[Given data]
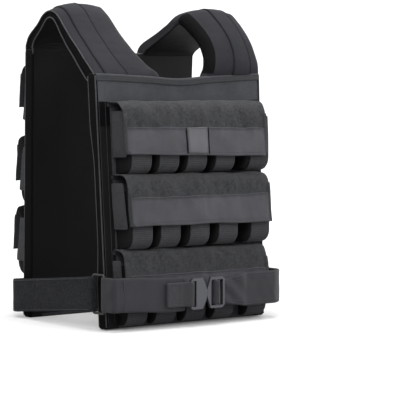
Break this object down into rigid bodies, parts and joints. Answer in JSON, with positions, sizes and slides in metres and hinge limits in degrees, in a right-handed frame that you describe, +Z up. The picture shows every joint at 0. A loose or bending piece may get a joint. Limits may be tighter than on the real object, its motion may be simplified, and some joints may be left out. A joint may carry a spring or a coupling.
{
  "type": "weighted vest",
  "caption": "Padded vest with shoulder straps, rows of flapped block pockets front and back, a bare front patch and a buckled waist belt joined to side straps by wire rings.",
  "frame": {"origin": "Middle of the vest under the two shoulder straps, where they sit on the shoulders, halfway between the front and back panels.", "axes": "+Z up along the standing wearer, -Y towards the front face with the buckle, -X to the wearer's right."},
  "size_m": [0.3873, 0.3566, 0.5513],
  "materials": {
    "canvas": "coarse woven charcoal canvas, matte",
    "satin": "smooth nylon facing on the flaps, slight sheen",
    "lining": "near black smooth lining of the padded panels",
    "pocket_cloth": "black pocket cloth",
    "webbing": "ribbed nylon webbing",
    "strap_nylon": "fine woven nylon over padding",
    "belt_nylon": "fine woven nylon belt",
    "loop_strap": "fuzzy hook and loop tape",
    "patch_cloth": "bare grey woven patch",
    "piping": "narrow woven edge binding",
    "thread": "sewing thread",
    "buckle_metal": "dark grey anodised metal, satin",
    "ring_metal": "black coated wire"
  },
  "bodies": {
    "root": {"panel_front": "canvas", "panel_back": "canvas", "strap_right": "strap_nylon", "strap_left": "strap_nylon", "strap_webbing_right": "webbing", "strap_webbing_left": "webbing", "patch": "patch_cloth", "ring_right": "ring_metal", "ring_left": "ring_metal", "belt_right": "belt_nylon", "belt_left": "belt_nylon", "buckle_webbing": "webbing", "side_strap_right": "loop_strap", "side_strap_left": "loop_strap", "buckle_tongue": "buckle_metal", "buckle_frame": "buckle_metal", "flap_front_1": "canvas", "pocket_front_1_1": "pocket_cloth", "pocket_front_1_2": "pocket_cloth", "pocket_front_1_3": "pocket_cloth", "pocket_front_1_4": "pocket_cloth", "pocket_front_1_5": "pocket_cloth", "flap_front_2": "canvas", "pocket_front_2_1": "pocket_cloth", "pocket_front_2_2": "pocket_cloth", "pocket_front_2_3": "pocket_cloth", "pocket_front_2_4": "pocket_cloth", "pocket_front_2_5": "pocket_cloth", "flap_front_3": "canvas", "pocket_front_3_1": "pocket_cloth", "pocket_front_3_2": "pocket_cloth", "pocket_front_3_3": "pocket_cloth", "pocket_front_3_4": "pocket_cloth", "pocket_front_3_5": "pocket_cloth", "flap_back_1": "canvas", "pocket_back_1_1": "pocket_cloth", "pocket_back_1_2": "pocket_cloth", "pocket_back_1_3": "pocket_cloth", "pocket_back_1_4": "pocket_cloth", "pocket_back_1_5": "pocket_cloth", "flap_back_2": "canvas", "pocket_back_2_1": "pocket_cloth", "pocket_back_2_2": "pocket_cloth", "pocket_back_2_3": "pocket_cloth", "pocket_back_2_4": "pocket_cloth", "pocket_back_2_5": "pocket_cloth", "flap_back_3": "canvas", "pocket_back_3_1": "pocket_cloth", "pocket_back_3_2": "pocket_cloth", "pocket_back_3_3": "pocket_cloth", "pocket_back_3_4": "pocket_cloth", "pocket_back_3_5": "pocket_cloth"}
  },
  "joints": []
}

[Stated goal] Quote the data above in full, changing nothing.

[Solution to this task]
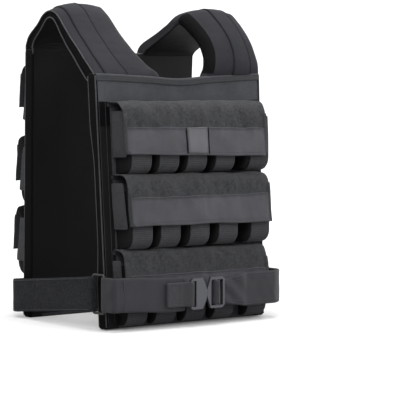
Break this object down into rigid bodies, parts and joints. Answer in JSON, with positions, sizes and slides in metres and hinge limits in degrees, in a right-handed frame that you describe, +Z up. The picture shows every joint at 0. A loose or bending piece may get a joint. Limits may be tighter than on the real object, its motion may be simplified, and some joints may be left out. A joint may carry a spring or a coupling.
{
  "type": "weighted vest",
  "caption": "Padded vest with shoulder straps, rows of flapped block pockets front and back, a bare front patch and a buckled waist belt joined to side straps by wire rings.",
  "frame": {"origin": "Middle of the vest under the two shoulder straps, where they sit on the shoulders, halfway between the front and back panels.", "axes": "+Z up along the standing wearer, -Y towards the front face with the buckle, -X to the wearer's right."},
  "size_m": [0.3873, 0.3566, 0.5513],
  "materials": {
    "canvas": "coarse woven charcoal canvas, matte",
    "satin": "smooth nylon facing on the flaps, slight sheen",
    "lining": "near black smooth lining of the padded panels",
    "pocket_cloth": "black pocket cloth",
    "webbing": "ribbed nylon webbing",
    "strap_nylon": "fine woven nylon over padding",
    "belt_nylon": "fine woven nylon belt",
    "loop_strap": "fuzzy hook and loop tape",
    "patch_cloth": "bare grey woven patch",
    "piping": "narrow woven edge binding",
    "thread": "sewing thread",
    "buckle_metal": "dark grey anodised metal, satin",
    "ring_metal": "black coated wire"
  },
  "bodies": {
    "root": {"panel_front": "canvas", "panel_back": "canvas", "strap_right": "strap_nylon", "strap_left": "strap_nylon", "strap_webbing_right": "webbing", "strap_webbing_left": "webbing", "patch": "patch_cloth", "ring_right": "ring_metal", "ring_left": "ring_metal", "belt_right": "belt_nylon", "belt_left": "belt_nylon", "buckle_webbing": "webbing", "side_strap_right": "loop_strap", "side_strap_left": "loop_strap", "buckle_tongue": "buckle_metal", "buckle_frame": "buckle_metal", "flap_front_1": "canvas", "pocket_front_1_1": "pocket_cloth", "pocket_front_1_2": "pocket_cloth", "pocket_front_1_3": "pocket_cloth", "pocket_front_1_4": "pocket_cloth", "pocket_front_1_5": "pocket_cloth", "flap_front_2": "canvas", "pocket_front_2_1": "pocket_cloth", "pocket_front_2_2": "pocket_cloth", "pocket_front_2_3": "pocket_cloth", "pocket_front_2_4": "pocket_cloth", "pocket_front_2_5": "pocket_cloth", "flap_front_3": "canvas", "pocket_front_3_1": "pocket_cloth", "pocket_front_3_2": "pocket_cloth", "pocket_front_3_3": "pocket_cloth", "pocket_front_3_4": "pocket_cloth", "pocket_front_3_5": "pocket_cloth", "flap_back_1": "canvas", "pocket_back_1_1": "pocket_cloth", "pocket_back_1_2": "pocket_cloth", "pocket_back_1_3": "pocket_cloth", "pocket_back_1_4": "pocket_cloth", "pocket_back_1_5": "pocket_cloth", "flap_back_2": "canvas", "pocket_back_2_1": "pocket_cloth", "pocket_back_2_2": "pocket_cloth", "pocket_back_2_3": "pocket_cloth", "pocket_back_2_4": "pocket_cloth", "pocket_back_2_5": "pocket_cloth", "flap_back_3": "canvas", "pocket_back_3_1": "pocket_cloth", "pocket_back_3_2": "pocket_cloth", "pocket_back_3_3": "pocket_cloth", "pocket_back_3_4": "pocket_cloth", "pocket_back_3_5": "pocket_cloth"}
  },
  "joints": []
}